Completing the package, a Lotus-developed rear double-wishbone suspension system attempts to make the driver more comfortable without robbing him or her of the ground-pounding fun. Taking on a new kinematic layout consisting of front and rear stabilizer bars, mono-tube dampers, coil over damper steel springs as well as an anti-dive and anti-squat layout all combine to improve handling over the C8 configuration.
While I found the Aileron to be an exhilarating ride, I quickly learned the vehicle is not on par with a movement from Mozart or Vivaldi, but rather that of Guns n’ Roses or Korn. The ride is solid and noisy, beasty and adrenaline inducing. At the helm of the hardtop was like being loaded into a shotgun. What this thing needed was air, room to breath, sun to warm. Low and behold, the Aileron Spyder!
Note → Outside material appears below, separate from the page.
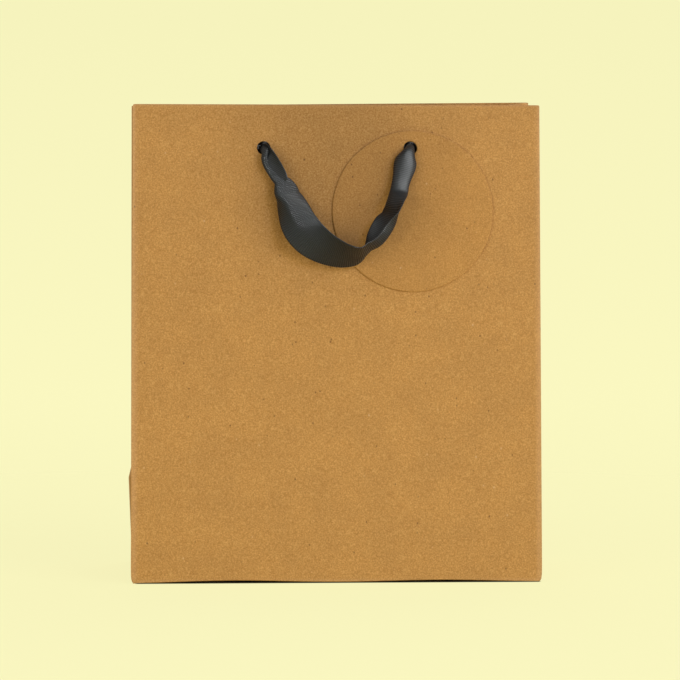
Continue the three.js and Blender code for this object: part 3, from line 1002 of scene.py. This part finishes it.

Introduced at the 2009 Pebble Beach Concourse d’Elegance, the Spyder retains the classic lines of the hard top Aileron but with more California cruisin’ fun built right in.
The new Spyder utilizes a new semi-automatic canvas soft-top incorporating an electric/hydraulic mechanism secured by a centrally located manual latch. Once folded, the glass window-equipped soft-top is completely enclosed enabling the flowing lines of the Aileron to go undisturbed. On the rear deck rests a solid billet aluminum luggage rack complete with an aerodynamic wing-shape aluminum luggage case large enough for a well-folded shirt.
Written along the side of the tonneau cover is Spyker’s long-time saying, “Nulla tenaci invia est via” – for the tenacious no road is impassable.